Rick Snyder’s ‘big, irresponsible, can-kicking testimonial dumpster fire’
Editor’s note: Jessica DeLoach Sabin is a frequent contributor to Talk Business & Politics. Opinions, commentary and other essays posted in this space are wholly the view of the author(s). They may not represent the opinion of the owners of Talk Business & Politics.
When major events occur that have a devastating impact on a community due to the negligence of others, I do my best to gather as much information as I can in order to understand the actions that led up to said event. I do this because it’s more productive than being angry – and there’s plenty to be angry about in this country when it comes to lapses in accountability that result in major injury to others. There’s also something to be said for setting aside anger in the name of empowerment and marrying one’s energy to knowledge in order to be an educated voice for those in need of support.
So, please understand that I’m showing major restraint when I say that everything Michigan Governor Rick Snyder said in Thursday’s congressional hearing was one big irresponsible can-kicking testimonial dumpster fire and that whoever wrote his statements should probably consider finding new employment before he is ultimately forced to resign.
For those of you who are unaware of the Flint water crisis, here goes: It was a failed attempt by the state government to save money on one of the most vital resources mankind needs to survive.

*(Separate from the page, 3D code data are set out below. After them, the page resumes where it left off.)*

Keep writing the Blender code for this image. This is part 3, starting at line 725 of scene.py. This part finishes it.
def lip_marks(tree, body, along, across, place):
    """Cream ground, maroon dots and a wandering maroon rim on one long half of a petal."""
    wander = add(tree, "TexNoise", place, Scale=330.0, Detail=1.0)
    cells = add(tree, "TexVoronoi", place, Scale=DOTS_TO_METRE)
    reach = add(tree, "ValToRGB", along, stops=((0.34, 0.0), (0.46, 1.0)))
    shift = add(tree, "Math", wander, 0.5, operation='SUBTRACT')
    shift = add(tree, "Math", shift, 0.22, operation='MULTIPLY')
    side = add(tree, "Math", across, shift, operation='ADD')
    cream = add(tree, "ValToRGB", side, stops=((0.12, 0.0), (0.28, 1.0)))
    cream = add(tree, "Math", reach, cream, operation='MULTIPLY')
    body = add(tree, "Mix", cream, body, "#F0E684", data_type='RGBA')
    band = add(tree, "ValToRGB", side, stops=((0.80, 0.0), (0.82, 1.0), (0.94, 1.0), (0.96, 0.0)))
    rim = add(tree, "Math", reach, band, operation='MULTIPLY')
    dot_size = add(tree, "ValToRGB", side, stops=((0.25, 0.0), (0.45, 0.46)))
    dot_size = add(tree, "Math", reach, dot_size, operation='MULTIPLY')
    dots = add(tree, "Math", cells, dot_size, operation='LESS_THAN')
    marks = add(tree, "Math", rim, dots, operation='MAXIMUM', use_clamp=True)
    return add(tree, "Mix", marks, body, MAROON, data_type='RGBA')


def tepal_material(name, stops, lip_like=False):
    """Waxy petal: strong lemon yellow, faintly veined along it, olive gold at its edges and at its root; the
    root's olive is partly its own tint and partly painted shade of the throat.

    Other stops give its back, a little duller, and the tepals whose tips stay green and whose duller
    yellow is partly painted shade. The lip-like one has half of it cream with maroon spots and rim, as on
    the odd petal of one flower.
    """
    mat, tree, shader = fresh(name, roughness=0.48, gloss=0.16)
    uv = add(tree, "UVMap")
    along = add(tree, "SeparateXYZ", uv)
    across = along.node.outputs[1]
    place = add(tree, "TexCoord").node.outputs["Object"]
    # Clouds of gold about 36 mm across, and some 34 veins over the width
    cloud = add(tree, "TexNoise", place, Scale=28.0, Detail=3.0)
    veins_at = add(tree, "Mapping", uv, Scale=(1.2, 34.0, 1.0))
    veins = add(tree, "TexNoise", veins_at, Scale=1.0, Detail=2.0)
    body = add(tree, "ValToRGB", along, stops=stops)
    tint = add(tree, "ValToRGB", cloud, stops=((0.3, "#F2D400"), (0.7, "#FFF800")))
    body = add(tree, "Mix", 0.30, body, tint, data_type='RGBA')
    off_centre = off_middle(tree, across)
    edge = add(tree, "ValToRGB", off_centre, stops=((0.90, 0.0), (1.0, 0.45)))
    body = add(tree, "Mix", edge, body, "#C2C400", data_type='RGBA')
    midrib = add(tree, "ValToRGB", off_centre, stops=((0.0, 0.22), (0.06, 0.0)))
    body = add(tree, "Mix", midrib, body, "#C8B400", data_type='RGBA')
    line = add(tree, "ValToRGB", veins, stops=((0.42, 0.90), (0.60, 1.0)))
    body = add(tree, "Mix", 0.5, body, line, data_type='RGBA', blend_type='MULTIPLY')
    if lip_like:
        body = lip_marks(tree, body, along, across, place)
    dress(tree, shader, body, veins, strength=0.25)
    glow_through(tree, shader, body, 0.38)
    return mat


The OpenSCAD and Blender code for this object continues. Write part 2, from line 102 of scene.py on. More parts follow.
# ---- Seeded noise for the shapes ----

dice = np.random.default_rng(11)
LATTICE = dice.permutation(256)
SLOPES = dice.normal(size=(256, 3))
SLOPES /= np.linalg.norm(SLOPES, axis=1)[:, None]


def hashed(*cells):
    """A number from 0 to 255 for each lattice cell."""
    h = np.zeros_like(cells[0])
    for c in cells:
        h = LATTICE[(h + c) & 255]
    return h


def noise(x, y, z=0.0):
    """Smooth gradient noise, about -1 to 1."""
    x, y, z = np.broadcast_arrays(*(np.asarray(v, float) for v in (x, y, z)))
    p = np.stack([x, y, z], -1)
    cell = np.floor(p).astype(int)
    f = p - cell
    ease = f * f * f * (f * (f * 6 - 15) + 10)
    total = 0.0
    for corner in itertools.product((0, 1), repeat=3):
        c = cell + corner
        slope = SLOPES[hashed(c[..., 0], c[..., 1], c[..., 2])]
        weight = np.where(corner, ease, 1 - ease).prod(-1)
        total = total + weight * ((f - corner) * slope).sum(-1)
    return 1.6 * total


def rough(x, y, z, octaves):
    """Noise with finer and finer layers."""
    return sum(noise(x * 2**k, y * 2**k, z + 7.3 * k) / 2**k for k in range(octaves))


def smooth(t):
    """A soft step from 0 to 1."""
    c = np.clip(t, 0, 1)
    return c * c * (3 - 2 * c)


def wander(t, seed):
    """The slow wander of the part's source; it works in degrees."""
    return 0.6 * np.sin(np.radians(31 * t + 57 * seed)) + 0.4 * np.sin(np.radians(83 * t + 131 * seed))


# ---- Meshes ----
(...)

The state did not require the water to be tested for corrosion before choosing to use it.
The crisis began two years ago in April 2014 after the city opted to source water from the Flint River rather than continue to use the clean and safe water they were sourcing from Lake Huron and the Detroit River. The water from this new source came with a number of problems that ultimately culminated in lead contamination because the corrosive water caused the lead from aging pipes to infiltrate the water system. Marinate on the fact that up to 8,000 children have been exposed to this water. There’s also reason to believe that this change in water sources led to an outbreak of Legionnaires disease that killed 10 people and harmed many others. Feel free to Google the disease as well as the effect that lead can have on the development of children and overall human health.

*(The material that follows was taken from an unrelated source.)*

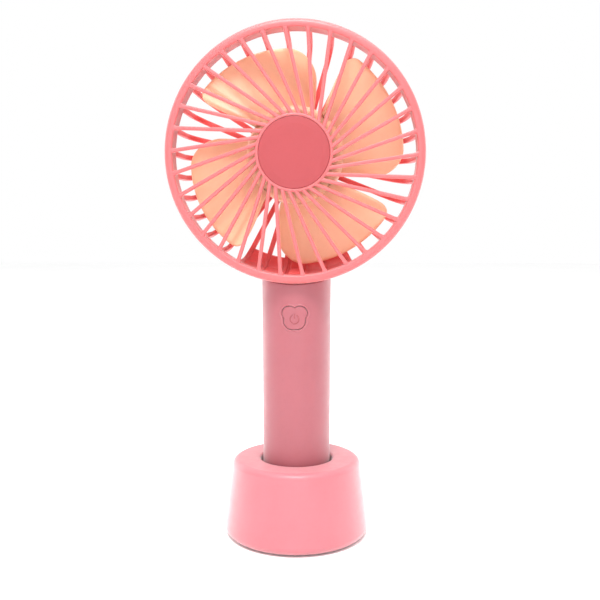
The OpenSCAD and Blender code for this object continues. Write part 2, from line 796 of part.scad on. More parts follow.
module blade() {
    row = span_steps + 1;
    sheet = (chord_steps + 1) * row;
    points = [for (face = [1, -1], i = [0:chord_steps], j = [0:span_steps])
        blade_point((1 - cos(180 * i / chord_steps)) / 2, j / span_steps, face)];
    cells = [for (i = [0:chord_steps - 1], j = [0:span_steps - 1]) i * row + j];
    front = [for (a = cells) each [[a, a + row + 1, a + 1], [a, a + row, a + row + 1]]];
    back = [for (f = front) [f[0] + sheet, f[2] + sheet, f[1] + sheet]];
    border = concat(
        [for (j = [0:span_steps - 1]) j],
        [for (i = [0:chord_steps - 1]) i * row + span_steps],
        [for (j = [span_steps:-1:1]) chord_steps * row + j],
        [for (i = [chord_steps:-1:1]) i * row]);
    n = len(border);
    edge = [for (k = [0:n - 1]) let (a = border[k], b = border[(k + 1) % n])
        each [[a, b + sheet, a + sheet], [a, b, b + sheet]]];
    polyhedron(points, concat(front, back, edge), convexity = 6);
}

module impeller() {
    inner_r = impeller_hub_r - hub_wall;
    hub = concat(
        [[2.4, 2], [4.5, 2], [4.5, hub_front - hub_wall], [inner_r, hub_front - hub_wall],
         [inner_r, hub_back], [impeller_hub_r, hub_back]],
        arc([impeller_hub_r - 2.5, hub_front - 2.5], 2.5, 0, 90),
        [[0, hub_front], [0, 9.5], [2.4, 9.5]]);
    color(peach) facing_front(head_z) {
        rotate_extrude() polygon(hub);
        for (i = [0:blade_count - 1]) rotate([0, 0, i * 360 / blade_count]) blade();
    }
}

module hub_insert() {
    color("goldenrod") facing_front(head_z) tube(shaft_r, 2.4, 2.2, 9.4);
}

module motor_shaft() {
    color("silver") facing_front(head_z) translate([0, 0, can_back - 1.6])
        cylinder(r = shaft_r, h = 8.6 - can_back + 1.6, $fn = 48);
}

module armature_core() {
    core_back = can_back + 4;
    color("slategray") facing_front(head_z) translate([0, 0, core_back]) linear_extrude(5) difference() {
        union() {
            circle(r = 3);
            for (a = [90, 210, 330]) rotate(a) {
                translate([0, -1.3]) square([8.6, 2.6]);
                intersection() {
                    difference() {
                        circle(r = 8.9);
                        circle(r = 7.7);
                    }
                    polygon([[0, 0], [12, -12 * tan(50)], [12, 12 * tan(50)]]);
                }
            }
        }
        circle(r = shaft_r, $fn = 48);
    }
}

module armature_windings() {
    color("chocolate") facing_front(head_z) translate([0, 0, can_back + 3]) difference() {
        for (a = [90, 210, 330]) rotate([0, 0, a]) translate([3.3, -2.2, 0]) cube([3.9, 4.4, 7]);
        for (a = [90, 210, 330]) rotate([0, 0, a]) translate([3, -1.3, 1]) cube([5, 2.6, 5]);
    }
}

module commutator() {
    color("orange") facing_front(head_z) tube(shaft_r, 2.6, can_back + 1.5, can_back + 3);
}

// ---------- nodes ----------

base_shell();
base_bottom_plate();
ballast_ring();
foot_pad();
base_screws();
socket_pad();
handle_front_shell();
handle_rear_shell();
handle_screws();
power_button();
switch_body();
switch_plunger();
circuit_board();
board_chips();
board_inductor();
indicator_led();
light_pipe();
charging_port_shell();
charging_port_tongue();
battery_cell();
battery_terminal();
positive_contact();
battery_lead();
negative_strip();
battery_collar();
battery_cap();
battery_spring();
front_grille();
badge_disc();
rear_grille();
motor_rear_cover();
motor_can();
motor_end_cap();
motor_bushes();
motor_magnets();
motor_brushes();
motor_terminals();
motor_screws();
motor_lead_red();
motor_lead_black();
impeller();
hub_insert();
motor_shaft();
armature_core();
armature_windings();
commutator();
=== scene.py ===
"""The looks of a handheld electric fan in its desk stand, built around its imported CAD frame.

Lengths are in millimetres until a mesh is made, and metres in Blender. Head pieces are drawn in
the head's own frame: x to the right and y up as seen from the front, z forwards from the handle's
axis. Stand and handle pieces are drawn in the row frame.
"""

import math

import bmesh
import bpy
from mathutils import Matrix, Vector


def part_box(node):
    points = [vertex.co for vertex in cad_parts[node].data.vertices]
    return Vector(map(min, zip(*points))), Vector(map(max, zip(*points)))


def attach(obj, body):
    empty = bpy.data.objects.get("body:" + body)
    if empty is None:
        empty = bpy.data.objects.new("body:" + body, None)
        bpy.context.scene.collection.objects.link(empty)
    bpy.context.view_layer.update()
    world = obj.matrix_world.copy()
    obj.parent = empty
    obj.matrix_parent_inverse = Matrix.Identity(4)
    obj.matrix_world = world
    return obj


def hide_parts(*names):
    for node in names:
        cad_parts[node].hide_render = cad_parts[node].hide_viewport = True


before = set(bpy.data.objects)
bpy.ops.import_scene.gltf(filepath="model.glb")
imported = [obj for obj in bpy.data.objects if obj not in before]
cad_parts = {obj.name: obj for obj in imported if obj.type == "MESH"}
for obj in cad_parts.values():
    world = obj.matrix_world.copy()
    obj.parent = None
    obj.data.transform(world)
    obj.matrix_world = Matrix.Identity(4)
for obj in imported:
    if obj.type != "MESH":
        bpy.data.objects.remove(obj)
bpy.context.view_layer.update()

MM = 0.001


def box_mm(node):
    """Lowest and highest corner of a CAD node, in millimetres."""
    low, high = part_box(node)
    return low / MM, high / MM


# Driving sizes, from the frame
STAND_LOW, STAND_HIGH = box_mm("base_shell")
RING_LOW, RING_HIGH = box_mm("front_grille")
SHELL_LOW, SHELL_HIGH = box_mm("handle_rear_shell")
CAP_LOW, CAP_HIGH = box_mm("battery_cap")
PORT_LOW, PORT_HIGH = box_mm("charging_port_shell")
LIGHT_LOW, LIGHT_HIGH = box_mm("light_pipe")
SCREW_LOW, SCREW_HIGH = box_mm("handle_screws")
BADGE_HIGH = box_mm("badge_disc")[1]
BACK_HIGH = box_mm("motor_rear_cover")[1]
BUTTON_HIGH = box_mm("power_button")[1]

HEAD_Z = (RING_LOW.z + RING_HIGH.z) / 2
HEAD_R = RING_HIGH.x
HEAD_FRONT = -RING_LOW.y
BADGE_R = BADGE_HIGH.x

# Stand
STAND_TOP_R = 27.5
STAND_ROUND = 3
STAND_WALL = 2.2
SOCKET_R = 15.4
SOCKET_FLOOR = 7
SOCKET_WALL = 2
PLATE_RECESS_R = 26
PLATE_TOP = 2.6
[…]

Now there are lawsuits pending and these suits, regardless of the outcome, will be a burden on taxpayers – even if it’s the case that the taxpayers win. You see, even if they win, winning is still losing as they are still waiting on a resolution for how they will obtain and maintain the very resource that so many of us take for granted.
Throughout the congressional hearing, Governor Snyder maintained that the blame for the failure should be spread across a wide range of government bureaucrats, the least of which being the Environmental Protection Agency. But the EPA wasn’t the entity that made the decision to switch water sources. That responsibility lies with the state alone and Governor Snyder even admitted that it was the state law that allowed for the takeover of the trouble municipality that led to such a great failure and harm.
EPA Administrator, Gina McCarthy, who was seated beside Snyder during his testimony, conceded that the agency should have been more aggressive in testing the water source but was quick to point out that the work of the EPA was impeded by the constant run-around for information from state environmental officials. But rather than acknowledging the facts and experiences that can be backed up by documentation, Republican congressional leaders still demanded an apology from McCarthy.
You see, Thursday’s hearing was far less about solving problems for the people of Flint so much as it was more for show where hyper-partisan interests and agendas were placed before purpose and accountability. If you think I’m being unfair in my assessment, I invite you to view the recording of the four-hour proceedings. If at that point you still disagree, then I implore you to place yourself in the shoes of a parent who has been paying a ridiculous amount of money for unclean water, whose child is sick, and whose health and well-being may forever be diminished due to politics, poor management, and overall bureaucratic incompetency that is propped up by partisanship.
If you’ve got the time, I’d like to encourage you to watch at least some of what transpired and to reflect on how such exchanges have become a regular occurrence in our government. It does very little to inspire hope in our legislative process – but please keep in mind that we each have the power to change the infrastructure that continues to fail us and to replace it with something better and new every two and four years.